Originally the Economist covers were purely text, but the style changed to visuals printed on very thin newsprint, “I loved doing those covers,” he told John J Walters in an interview for Eye in 2016. The newsprint and the coarseness of the half-tone letterpress suited the black-and-red boldness of his work.

Marber was one of a handful of influential standout pioneers in a new profession, which had been dominated by English traditionalism on the one hand and American brashness on the other. Marber brought something quite different to the table — an original take on European Modernism filtered by the ever present sense of the émigré. In 2017, Marber’s work was featured alongside the designs of 18 Jewish émigré artists in an exhibition at the Jewish Museum called Designs on Britain.

He attracted the attention of Penguin’s art director Germano Facetti who was keen to inject new life into the publisher’s crime series. Marber retained Penguin’s visual history using a grid underscoring the mystery nature of the crime series. It became so successful that retailers sent back old stock, clamouring for the new best-selling designs, which were seen as authentic and powerful.

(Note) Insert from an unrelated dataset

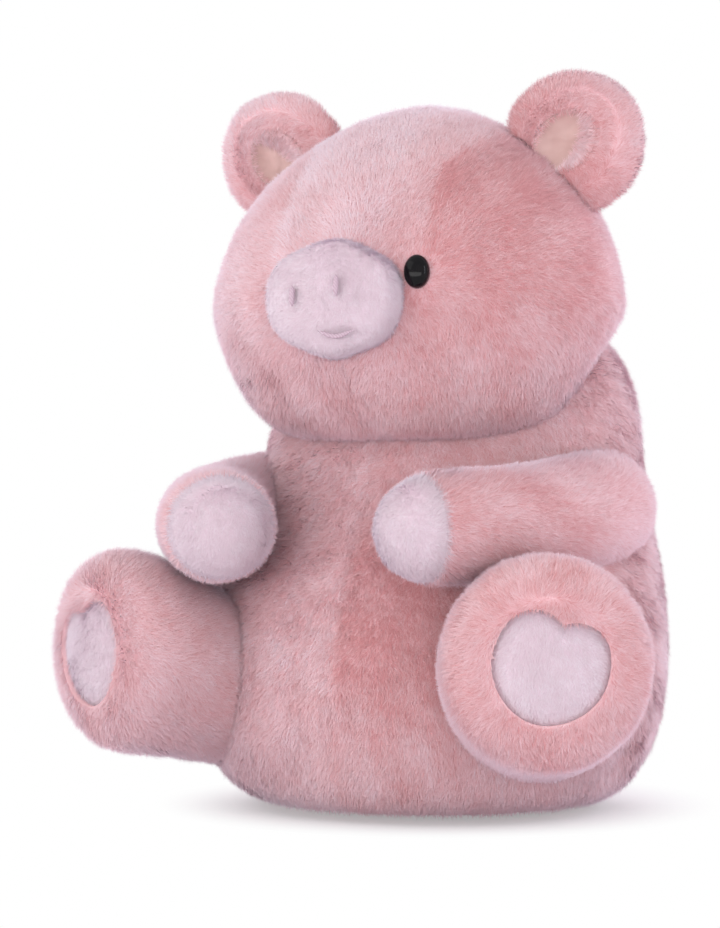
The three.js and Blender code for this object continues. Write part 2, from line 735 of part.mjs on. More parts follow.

Marber worked for many clients, including manufacturers, distributors, publishers, newspapers and film producers, using a sans serif type, and sharp graphics based on photography and photograms. He won many commissions including Nicholson’s London Street Finder map books . ‘‘That is where I really learned about typography … how to specify the page for the printer — a most valuable experience for someone leaving art school”, he said.

In 1964, he became art director of the Observer’s colour supplement in which he presented his contemporary view of society.

Born in Turek, Poland, Romek Marber was one of the three children of Moshe Marber, a textile factory manager, and Bronka née Szajniak, a children’s charity worker. Their escape route from the Nazis via Warsaw was cut off by a siege of the city. Moshe, who was on the Gestapo wanted list, managed to flee with his elder son Kuba, but both Romek and his twin sister Roma, their mother and grandparents were sent to the Bochnia ghetto east of Krakow.

Returning from a forced labour march, he found the rest of his family had been murdered in the Belzec concentration camp. Armed with a forged identity card, Marber reached Hungary in 1943, until his guide betrayed him to the Gestapo. He was marched to Auschwitz and then Flossenburg at Plattling camp from where US soldiers liberated him in 1945.

At the end of the war, he crossed the Alps into Italy, intent on reaching Palestine, but on hearing that his father and brother were alive in London, he changed his mind and joined them.

With a grant from the Committee for the Education of Poles, he studied commercial art at St Martin’s in 1950, where he met his future wife Sheila Perry. A course in graphic art at the RCA led to his becoming an assistant to Herbert Spencer in 1956. He set up his own Harley Street practice which launched him into the Economist, Penguin Books and the Observer.

Work designing animated film titles followed, including a trailer for Peter Watkins’s 1966 nuclear war docudrama The War Games, commissioned by the BBC but banned from broadcast until 1985. In 1987, he became chief graphic design consultant at Hornsey College of Art, combined with his own studio work. He had written his 2010 memoir for his family alone, but his good friend, the designer Richard Hollis insisted it be published.

Recalling his simple needs when he started out – a table, pens and brushes — in the time well before computers, he told Eye: “Design wasn’t such a clean profession that all one had to do was hit the keys of a keyboard. It was necessary to have skills in order to express oneself visually — what one wanted to do. Even to draw a clean straight line without smudging …”

Sheila died in 1989. Marber had refused to revisit Poland, but relented in 2015 when the first exhibition of his designs was launched at the Galicia Jewish Museum in Krakow. He travelled there with his partner, the designer Orna Frommer-Dawson.

His work can now be seen in the V & A’s design archive. Despite his late start, typical of many émigré designers, Marber left a powerful mark on the world of British design. He is survived by Orna.